Show that the exponential distribution has the memory loss property.


Homework Equations



[tex]f_T(t) = \frac{1}{\beta}e^{-t/\beta}[/tex]

The memory loss property exists if we can show that

[tex]P(X>s_1+s_2|X>s_1) = P(X>s_2)[/tex]

Where

[tex]P(X>s_1+s_2|X>s_1)=\frac{P(X>s_1+s_2,X>s_1)}{P(X>s_1)}[/tex]
This is miswritten- probably a typo. You mean
[tex]P(X> x_1+ s_2|X> s_1)= \frac{P(X> s_1+ s_2)}{P(X> s_1)}[/tex]
That is, the numerator on the right is NOT the condition probability (if it were you could cancel it with the left).



The Attempt at a Solution



For [itex]P(X>s_2)[/itex] I computed the integral

[tex]1-\int_0^{s_2}f_T(t)dt[/tex]

And similarly I found [itex]P(X>s_1)[/itex] but I'm unsure how to find [itex]P(X>s_1+s_2,X>s_1)[/itex] to complete the problem.
That would be
[tex]\frac{1- \beta\int_0^{s_1+ s_2}e^{-t/\beta} dt}{1- \beta\int_0^{s_1} e^{-t/\beta}dt}[/tex]
 
Mentallic said:

Homework Statement



Show that the exponential distribution has the memory loss property.


Homework Equations



[tex]f_T(t) = \frac{1}{\beta}e^{-t/\beta}[/tex]
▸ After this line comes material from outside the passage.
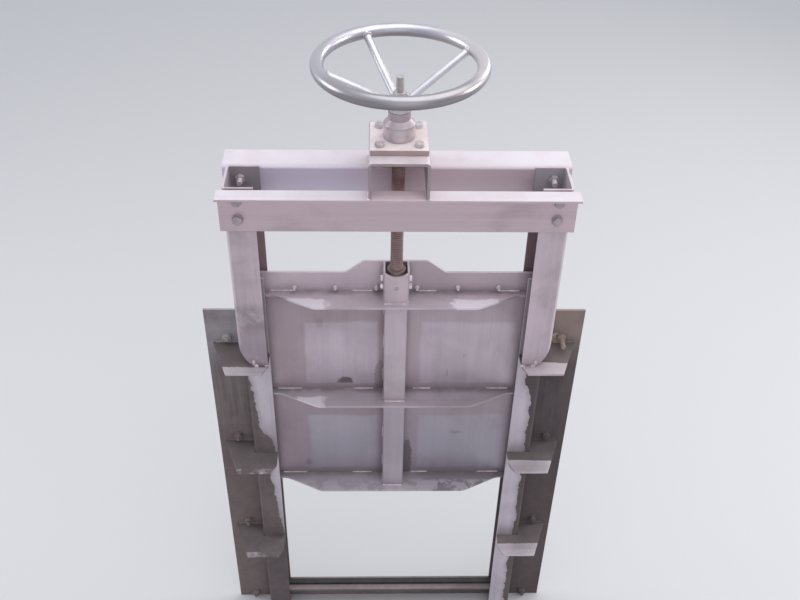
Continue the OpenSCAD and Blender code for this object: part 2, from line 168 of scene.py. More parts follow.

The memory loss property exists if we can show that

[tex]P(X>s_1+s_2|X>s_1) = P(X>s_2)[/tex]

Where

[tex]P(X>s_1+s_2|X>s_1)=\frac{P(X>s_1+s_2,X>s_1)}{P(X>s_1)}[/tex]



The Attempt at a Solution



For [itex]P(X>s_2)[/itex] I computed the integral

[tex]1-\int_0^{s_2}f_T(t)dt[/tex]

And similarly I found [itex]P(X>s_1)[/itex] but I'm unsure how to find [itex]P(X>s_1+s_2,X>s_1)[/itex] to complete the problem.

This property is normally called memoryless, not memory loss. Anyway, if ##s_1, s_2 > 0## then ##P(X > s_1+s_2, X > s_1) = P(X > s_1 + s_2),## because if ##X > s_1 + s_2## then we automatically have ##X > s_1##.
 
HallsofIvy said:
This is miswritten- probably a typo. You mean
[tex]P(X> x_1+ s_2|X> s_1)= \frac{P(X> s_1+ s_2)}{P(X> s_1)}[/tex]
That is, the numerator on the right is NOT the condition probability (if it were you could cancel it with the left).

Actually I had it right the first time, but I didn't quite understand what it meant. I now realize that my notes' mention of

[tex]P(X>s_1+s_2,X>s_1)[/tex]

is equivalent to

[tex]P(X>s_1+s_2 \cap X>s_1)[/tex]

and Ray supported that claim:

Ray Vickson said:
Anyway, if ##s_1, s_2 > 0## then ##P(X > s_1+s_2, X > s_1) = P(X > s_1 + s_2),## because if ##X > s_1 + s_2## then we automatically have ##X > s_1##.

Thanks guys!

Ray Vickson said:
This property is normally called memoryless, not memory loss.

Yeah, that's my fault :biggrin: